start Collected material

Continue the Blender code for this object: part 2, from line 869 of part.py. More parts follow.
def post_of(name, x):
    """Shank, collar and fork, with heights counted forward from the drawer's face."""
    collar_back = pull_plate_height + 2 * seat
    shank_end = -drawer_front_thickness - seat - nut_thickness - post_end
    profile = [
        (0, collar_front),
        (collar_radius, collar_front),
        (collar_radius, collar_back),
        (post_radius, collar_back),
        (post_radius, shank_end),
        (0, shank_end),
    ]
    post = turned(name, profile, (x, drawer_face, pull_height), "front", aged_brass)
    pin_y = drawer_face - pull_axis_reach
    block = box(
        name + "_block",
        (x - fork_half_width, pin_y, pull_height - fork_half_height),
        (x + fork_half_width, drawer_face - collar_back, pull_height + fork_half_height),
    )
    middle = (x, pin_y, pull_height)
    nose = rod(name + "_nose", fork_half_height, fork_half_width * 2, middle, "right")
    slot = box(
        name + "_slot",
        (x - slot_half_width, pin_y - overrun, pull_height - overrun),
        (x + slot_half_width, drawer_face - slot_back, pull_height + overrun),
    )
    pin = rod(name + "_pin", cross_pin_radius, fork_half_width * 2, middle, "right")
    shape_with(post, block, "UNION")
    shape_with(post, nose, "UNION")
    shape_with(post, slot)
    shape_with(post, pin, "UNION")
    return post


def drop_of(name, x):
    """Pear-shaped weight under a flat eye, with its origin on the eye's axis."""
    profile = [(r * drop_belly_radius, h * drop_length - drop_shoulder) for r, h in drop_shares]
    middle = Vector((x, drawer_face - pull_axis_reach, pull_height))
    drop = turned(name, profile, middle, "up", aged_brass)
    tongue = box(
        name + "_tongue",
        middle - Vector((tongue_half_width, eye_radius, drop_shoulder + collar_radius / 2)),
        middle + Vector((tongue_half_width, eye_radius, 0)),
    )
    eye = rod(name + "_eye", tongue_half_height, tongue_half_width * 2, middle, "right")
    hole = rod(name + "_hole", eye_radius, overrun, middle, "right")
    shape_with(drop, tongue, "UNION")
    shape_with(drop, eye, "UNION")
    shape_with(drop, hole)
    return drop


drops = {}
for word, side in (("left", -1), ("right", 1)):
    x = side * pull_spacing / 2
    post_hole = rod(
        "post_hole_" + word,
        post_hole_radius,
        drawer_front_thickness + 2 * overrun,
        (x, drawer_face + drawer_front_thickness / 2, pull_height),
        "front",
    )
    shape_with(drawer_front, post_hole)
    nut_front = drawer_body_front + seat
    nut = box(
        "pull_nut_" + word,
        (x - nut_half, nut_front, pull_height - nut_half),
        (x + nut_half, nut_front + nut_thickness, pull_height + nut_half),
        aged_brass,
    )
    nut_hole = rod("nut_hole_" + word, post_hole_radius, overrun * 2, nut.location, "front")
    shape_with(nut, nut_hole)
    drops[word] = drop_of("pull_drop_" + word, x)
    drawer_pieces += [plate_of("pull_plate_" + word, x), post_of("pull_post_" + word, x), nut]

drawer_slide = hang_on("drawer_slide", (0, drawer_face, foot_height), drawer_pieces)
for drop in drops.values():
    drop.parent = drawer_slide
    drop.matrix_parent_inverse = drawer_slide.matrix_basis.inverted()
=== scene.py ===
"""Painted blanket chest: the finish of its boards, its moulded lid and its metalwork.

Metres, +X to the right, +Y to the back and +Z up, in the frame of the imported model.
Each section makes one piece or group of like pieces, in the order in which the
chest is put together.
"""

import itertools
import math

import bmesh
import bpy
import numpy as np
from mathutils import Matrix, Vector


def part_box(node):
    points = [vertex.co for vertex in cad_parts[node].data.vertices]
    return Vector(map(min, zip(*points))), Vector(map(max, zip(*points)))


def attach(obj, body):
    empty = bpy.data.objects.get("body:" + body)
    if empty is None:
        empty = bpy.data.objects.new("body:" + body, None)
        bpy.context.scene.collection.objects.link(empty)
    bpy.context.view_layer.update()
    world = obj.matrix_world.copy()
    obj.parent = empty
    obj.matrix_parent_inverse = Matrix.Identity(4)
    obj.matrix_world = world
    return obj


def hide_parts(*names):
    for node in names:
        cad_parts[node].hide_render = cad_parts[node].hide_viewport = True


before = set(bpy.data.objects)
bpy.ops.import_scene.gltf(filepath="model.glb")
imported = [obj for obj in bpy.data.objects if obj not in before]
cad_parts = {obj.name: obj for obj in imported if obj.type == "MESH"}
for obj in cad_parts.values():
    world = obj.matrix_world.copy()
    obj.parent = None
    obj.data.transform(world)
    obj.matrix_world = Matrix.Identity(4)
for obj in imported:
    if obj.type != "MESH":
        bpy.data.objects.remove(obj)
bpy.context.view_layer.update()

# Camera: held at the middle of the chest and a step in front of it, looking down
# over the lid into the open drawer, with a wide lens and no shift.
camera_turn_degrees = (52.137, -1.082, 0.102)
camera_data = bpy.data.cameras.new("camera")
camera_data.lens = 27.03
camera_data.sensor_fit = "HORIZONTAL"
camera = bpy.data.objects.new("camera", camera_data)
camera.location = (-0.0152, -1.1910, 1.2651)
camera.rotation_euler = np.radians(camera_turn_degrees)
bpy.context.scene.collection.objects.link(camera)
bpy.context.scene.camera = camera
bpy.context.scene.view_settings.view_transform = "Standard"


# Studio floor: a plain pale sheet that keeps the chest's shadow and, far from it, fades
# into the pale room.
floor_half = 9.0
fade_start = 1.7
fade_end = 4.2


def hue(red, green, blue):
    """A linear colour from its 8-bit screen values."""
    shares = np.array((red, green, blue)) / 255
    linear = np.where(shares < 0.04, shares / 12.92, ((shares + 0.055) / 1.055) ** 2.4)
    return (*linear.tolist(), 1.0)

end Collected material

_Exercise goal_
Nothing beyond the required lines should be retyped: start with the line that contains "drawer_face, foot_height), drawer_pieces)" and finish with the line that contains "zip(*points))), Vector(map(max, zip(*points)))".

_Exercise answer_
drawer_slide = hang_on("drawer_slide", (0, drawer_face, foot_height), drawer_pieces)
for drop in drops.values():
    drop.parent = drawer_slide
    drop.matrix_parent_inverse = drawer_slide.matrix_basis.inverted()
=== scene.py ===
"""Painted blanket chest: the finish of its boards, its moulded lid and its metalwork.

Metres, +X to the right, +Y to the back and +Z up, in the frame of the imported model.
Each section makes one piece or group of like pieces, in the order in which the
chest is put together.
"""

import itertools
import math

import bmesh
import bpy
import numpy as np
from mathutils import Matrix, Vector


def part_box(node):
    points = [vertex.co for vertex in cad_parts[node].data.vertices]
    return Vector(map(min, zip(*points))), Vector(map(max, zip(*points)))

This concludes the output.